Reproduce exactly and only the lines running from the one with "Reconstruct the object" through the one with "neck at +Y.", both end lines included.

Material provided -
-- Begin --
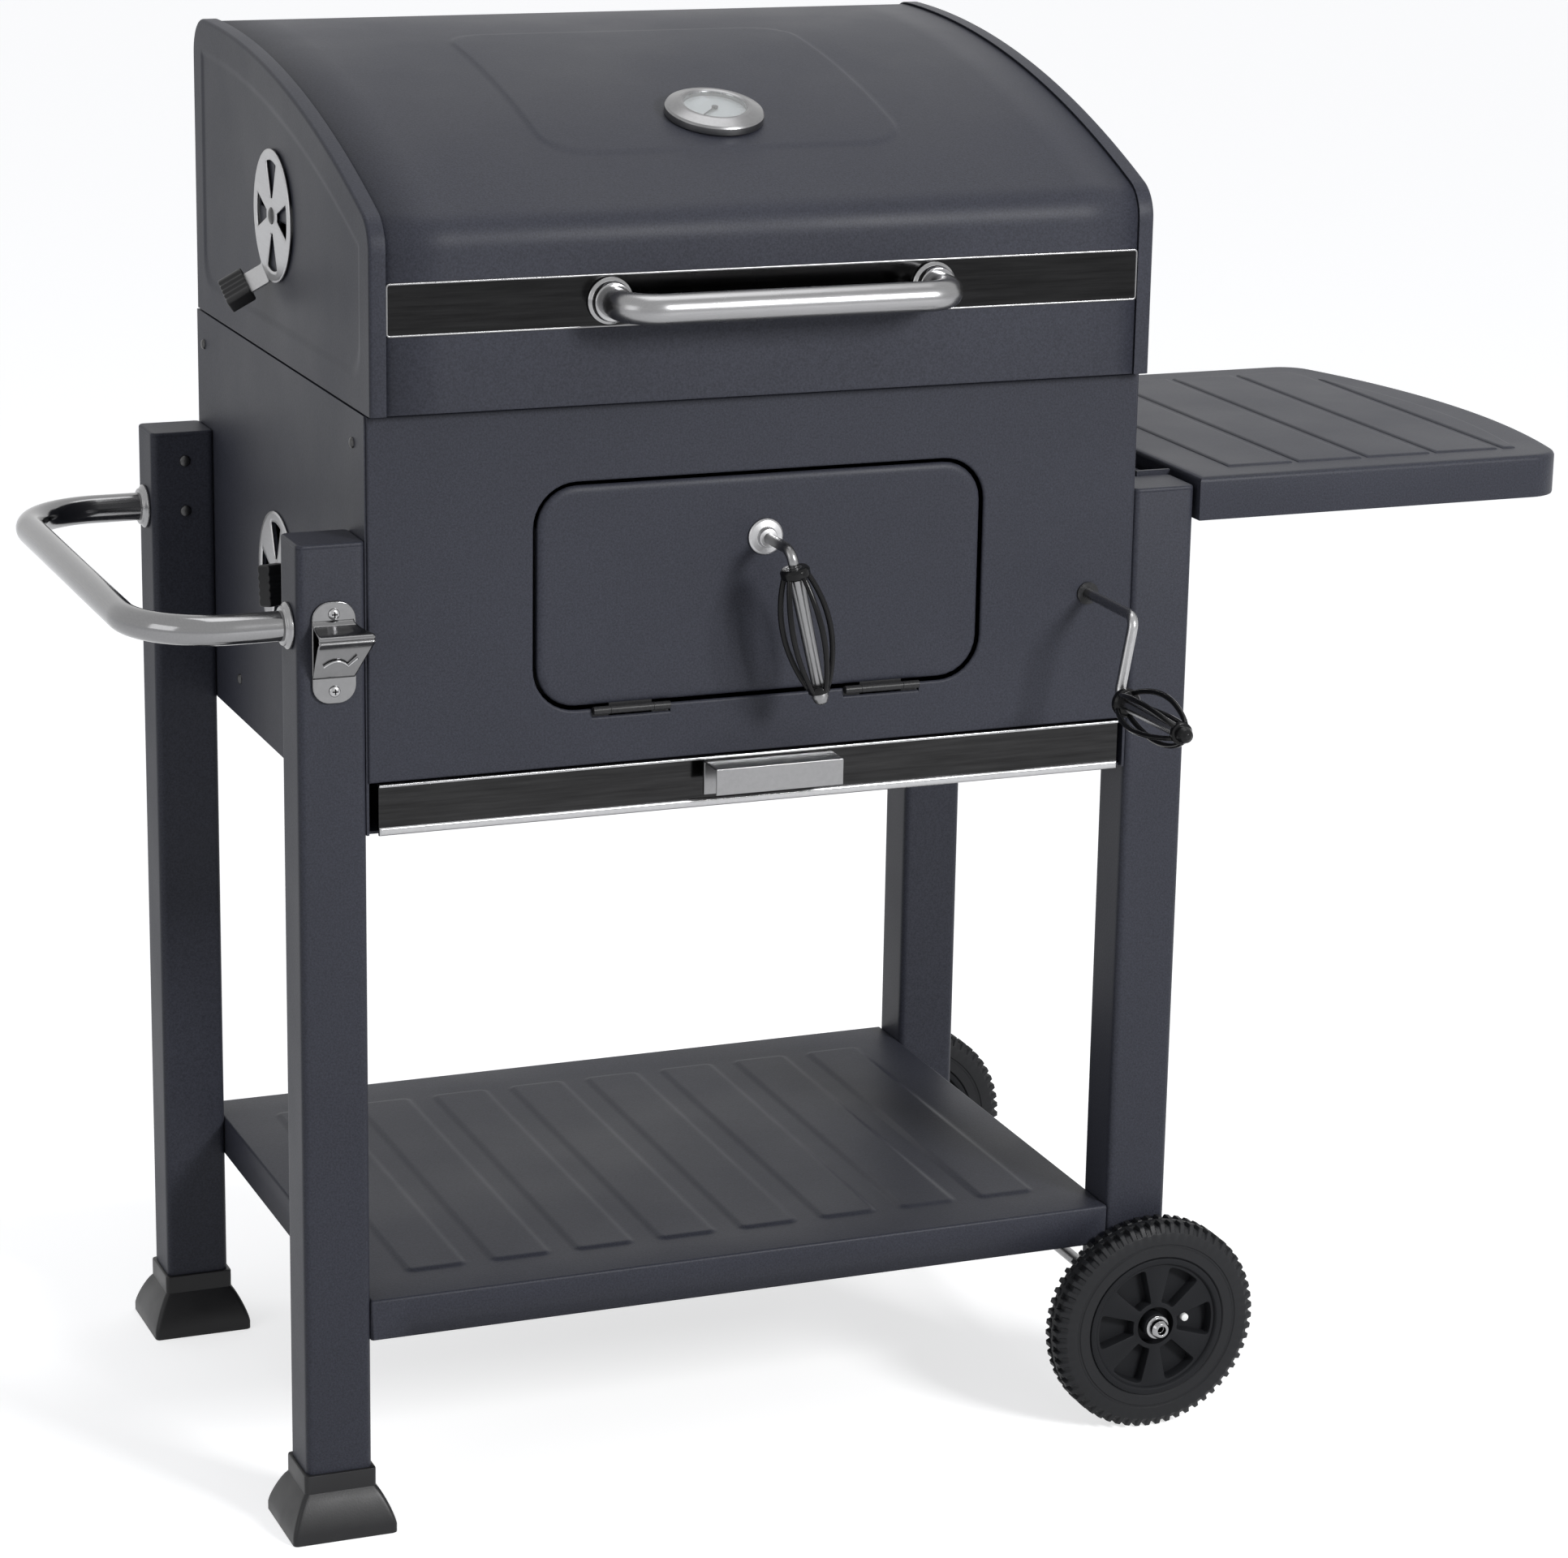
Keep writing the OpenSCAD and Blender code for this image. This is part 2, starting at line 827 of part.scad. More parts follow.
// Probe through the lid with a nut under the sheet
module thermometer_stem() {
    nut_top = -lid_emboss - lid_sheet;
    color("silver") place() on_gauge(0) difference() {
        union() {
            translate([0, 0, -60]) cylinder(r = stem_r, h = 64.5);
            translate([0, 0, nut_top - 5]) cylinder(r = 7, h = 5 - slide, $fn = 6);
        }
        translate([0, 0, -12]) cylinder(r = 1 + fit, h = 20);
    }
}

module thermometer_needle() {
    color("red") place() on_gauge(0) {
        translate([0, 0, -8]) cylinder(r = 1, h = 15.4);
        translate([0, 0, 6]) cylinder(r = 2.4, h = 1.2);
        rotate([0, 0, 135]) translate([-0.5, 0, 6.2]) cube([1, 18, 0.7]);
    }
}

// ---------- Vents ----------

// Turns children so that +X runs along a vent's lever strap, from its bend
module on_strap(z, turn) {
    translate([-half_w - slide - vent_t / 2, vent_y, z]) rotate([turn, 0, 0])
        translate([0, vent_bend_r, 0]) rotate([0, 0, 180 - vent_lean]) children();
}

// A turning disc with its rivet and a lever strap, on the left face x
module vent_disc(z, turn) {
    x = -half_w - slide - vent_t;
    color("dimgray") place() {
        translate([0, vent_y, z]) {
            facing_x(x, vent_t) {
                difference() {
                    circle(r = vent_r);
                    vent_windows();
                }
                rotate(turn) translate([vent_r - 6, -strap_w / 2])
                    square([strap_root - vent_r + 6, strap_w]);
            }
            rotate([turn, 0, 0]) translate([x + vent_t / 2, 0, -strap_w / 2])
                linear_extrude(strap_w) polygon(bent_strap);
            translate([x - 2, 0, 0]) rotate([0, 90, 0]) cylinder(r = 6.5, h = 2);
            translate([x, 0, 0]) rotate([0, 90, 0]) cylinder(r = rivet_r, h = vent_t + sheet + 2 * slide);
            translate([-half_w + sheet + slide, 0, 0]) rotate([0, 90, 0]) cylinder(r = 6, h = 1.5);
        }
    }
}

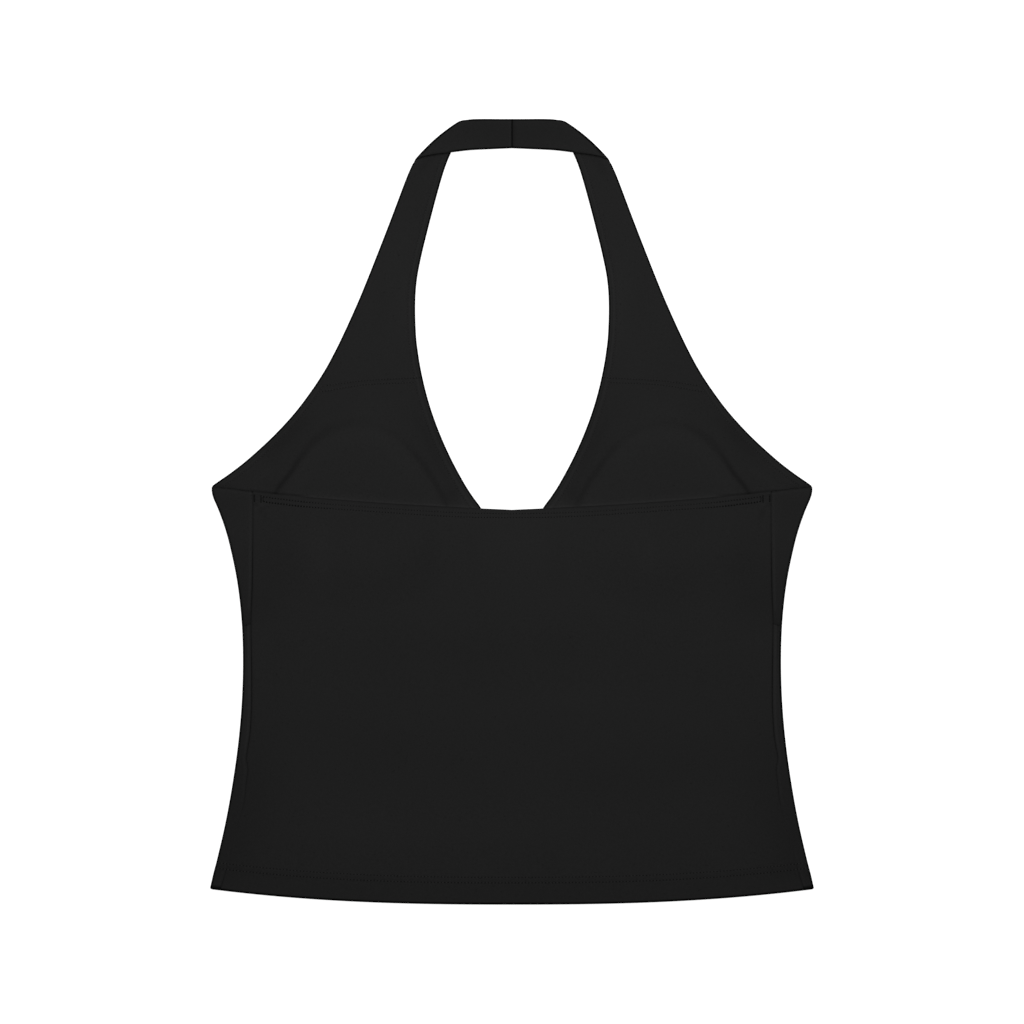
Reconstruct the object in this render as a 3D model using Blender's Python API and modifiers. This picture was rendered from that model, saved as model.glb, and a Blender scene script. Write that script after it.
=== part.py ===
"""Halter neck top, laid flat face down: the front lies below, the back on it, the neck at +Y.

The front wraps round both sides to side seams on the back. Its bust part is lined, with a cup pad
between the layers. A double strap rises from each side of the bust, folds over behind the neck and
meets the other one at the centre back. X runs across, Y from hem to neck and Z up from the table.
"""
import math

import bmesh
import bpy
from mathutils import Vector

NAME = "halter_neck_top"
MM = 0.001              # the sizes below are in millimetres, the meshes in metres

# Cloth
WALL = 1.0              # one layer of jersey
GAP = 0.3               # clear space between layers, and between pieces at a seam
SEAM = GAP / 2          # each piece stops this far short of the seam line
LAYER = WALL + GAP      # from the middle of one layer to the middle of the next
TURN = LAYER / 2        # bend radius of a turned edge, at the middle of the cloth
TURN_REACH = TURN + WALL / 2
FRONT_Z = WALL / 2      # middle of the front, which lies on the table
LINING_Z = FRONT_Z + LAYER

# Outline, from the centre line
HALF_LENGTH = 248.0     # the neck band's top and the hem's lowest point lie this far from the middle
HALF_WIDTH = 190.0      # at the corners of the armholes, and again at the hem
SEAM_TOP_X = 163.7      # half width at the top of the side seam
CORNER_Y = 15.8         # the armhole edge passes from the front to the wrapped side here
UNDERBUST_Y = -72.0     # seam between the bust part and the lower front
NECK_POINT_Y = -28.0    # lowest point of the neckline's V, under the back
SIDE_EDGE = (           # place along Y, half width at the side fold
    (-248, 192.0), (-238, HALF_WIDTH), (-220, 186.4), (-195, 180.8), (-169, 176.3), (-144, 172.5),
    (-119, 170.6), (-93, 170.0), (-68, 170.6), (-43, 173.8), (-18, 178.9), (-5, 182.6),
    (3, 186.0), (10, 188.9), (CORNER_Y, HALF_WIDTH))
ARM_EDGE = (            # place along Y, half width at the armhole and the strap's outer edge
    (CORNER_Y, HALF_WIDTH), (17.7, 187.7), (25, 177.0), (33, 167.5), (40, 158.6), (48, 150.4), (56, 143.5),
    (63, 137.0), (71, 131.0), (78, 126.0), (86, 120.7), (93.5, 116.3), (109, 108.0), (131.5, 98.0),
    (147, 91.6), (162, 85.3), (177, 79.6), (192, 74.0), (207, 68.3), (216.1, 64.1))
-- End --
Problem solution -
Reconstruct the object in this render as a 3D model using Blender's Python API and modifiers. This picture was rendered from that model, saved as model.glb, and a Blender scene script. Write that script after it.
=== part.py ===
"""Halter neck top, laid flat face down: the front lies below, the back on it, the neck at +Y.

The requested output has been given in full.